What kind of distributor? Maybe it's not advancing enough at 2500. Could need a new spring kit.

theyallslow
03-18-2007, 06:17 AM
I also think that it may be a coolent flow issue. but there are also to meny variables for me to know for sure. if need be I will be Talode to help...

zzambucca
03-18-2007, 10:40 AM
I didn't have my laser temp gun, but there was a noticable difference in temp from the upper hose to the lower by touch. Possibly not enough to keep it cool, but there was a difference. I do not have my adjustable timing light until next weekend, so all I can really check is initial timing. Vacuum advance was not connected at any time. The weights and springs are good, as far as they snap back and no binding. Could be wrong springs. I have an exhaust leak between the manifold and the down pipe, where blue flames were shooting out, so I cannot put my wideband O2 sensor on it until I fix that issue. I am going to change the oil again, and let it idle to see how well the fan is pulling air.

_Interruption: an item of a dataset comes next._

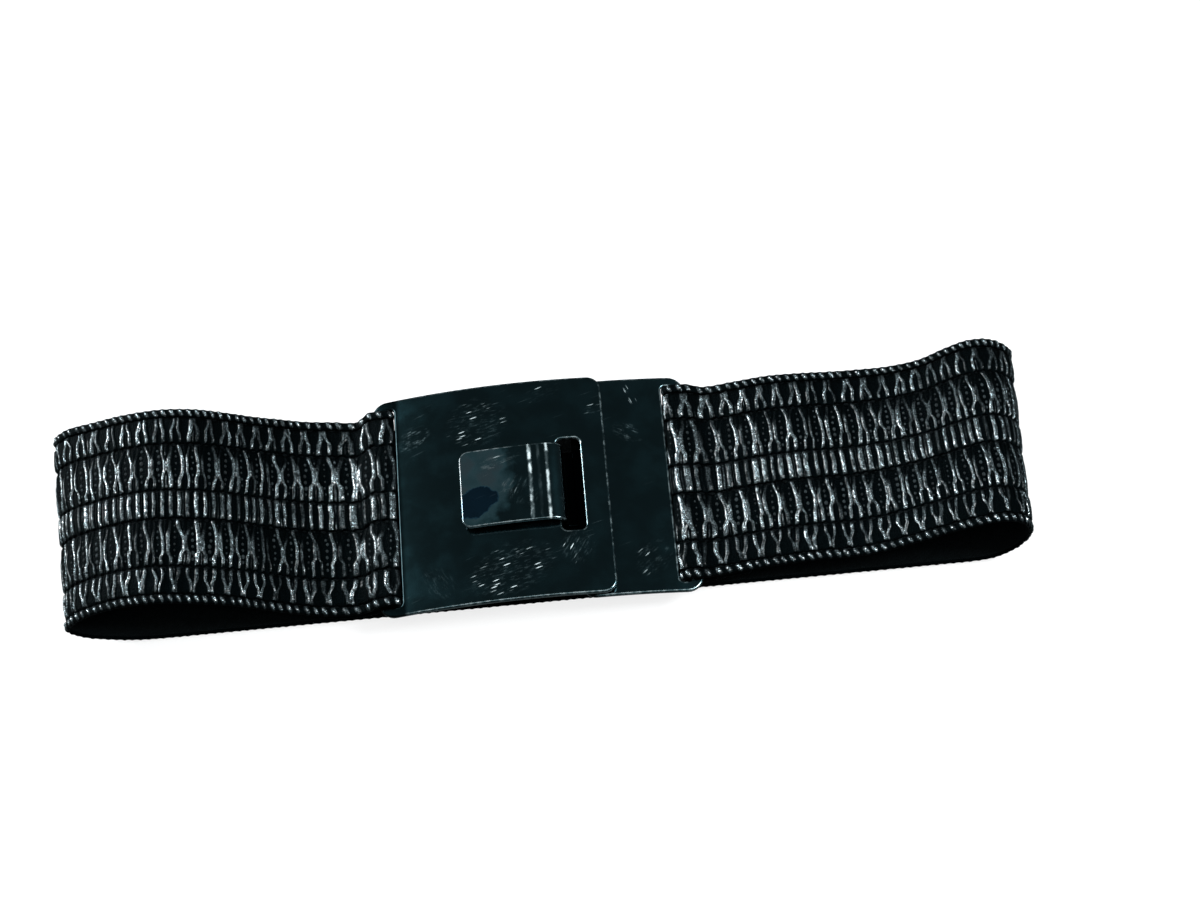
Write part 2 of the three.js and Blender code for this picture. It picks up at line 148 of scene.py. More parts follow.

I might go back to a direct bolt on fan, instead of the fan clutch if its not pulling enough air.

zzambucca
03-18-2007, 08:56 PM
OK, initial timing was 8 BTDC, and at 2000-2500 RPM it was 18 BTDC. Total advance is only around 22 I think, but I don't have my other timing light back yet. The fan clutch is working great, and there is plenty of airflow. I richened up the idle mixture half a turn on both primaries to bring the idle vacuum of 17 to 19 inches. Vacuum guage shows constant, not bouncing or anything. I pressure tested the radiator cap, and it tests out at 15 Lbs. I pressure tested the radiator, and found 2 small leaks at the heater hose nipples. I have to order a new fitting, the other was just loose. It was a slow leak, dropped from 15 PSI to 0 in over 2 minutes. I let the car idle, and after about 5 minutes, it started spitting coolant. I felt the lower hose, and it was extremely hot. I felt the top hose, and it was alot cooler. I am wondering if the thermostat is not opening. I will be replacing it with a cooler thermostat when I replace the fitting. I think the thermostat in it is around a 195. I am replacing it with a 180. We shall see if that helps. I will work on it when I find time.

331TwistedWedge
03-18-2007, 09:07 PM
im guessing your thermostat isnt opening, i have had new ones do this to me ...... i have had the headers glow on me as well, it was timing issues ... just my experiences, hope this helps ........

Paul408Notch
03-18-2007, 10:21 PM
When you replaced the water pump, did you get the correct one? Reverse rotation if you're running a serpentine setup.

theyallslow
03-18-2007, 10:37 PM
I think this is the 283 cid, 62 impala. I dont know if there is a difference with the serpentine or v-belt.

Paul408Notch
03-19-2007, 12:52 AM
Ahhh... thought it was a Ford motor.

zzambucca
03-19-2007, 05:16 PM
Its all the same. It is the correct rotation water pump.

G93T
04-15-2007, 07:02 PM
Your headers will not be glowing red hot if it was something "coolant" related, water pump, etc. It has to be something related to timing...

theyallslow
04-15-2007, 07:28 PM
i think that we had too much timing, and then we had a rev flow water pump fan on a 62 pump, so it was not kooling it at all.

zzambucca
04-17-2007, 07:38 PM
Yeah, the fan was a reverse rotation from a serpentine belt engine, so it was pushing air into the shroud. I put a temp gun on the radiator while running, and only saw a 10 degree difference between top and bottom, so I put a high power carpet fan aimed at the radiator, and the temp change was a huge difference. I now knew it wasn't the radiator, but airflow. I felt for air behind the fan, and felt alot of air, which didn't make sense. I felt for air between the shroud and the radiator, expecting suction, but felt air being pushed out. I turned off the engine, and checked rotation of the belts and the fan, and found it to be wrong. The air was being pushed into the shroud, and then pushed BACK between the gaps of the shroud and fan tips. The timing was a little off, but not a cause of the issue. Car is now off to the exhaust shop for a new dual 2.5 exhaust system.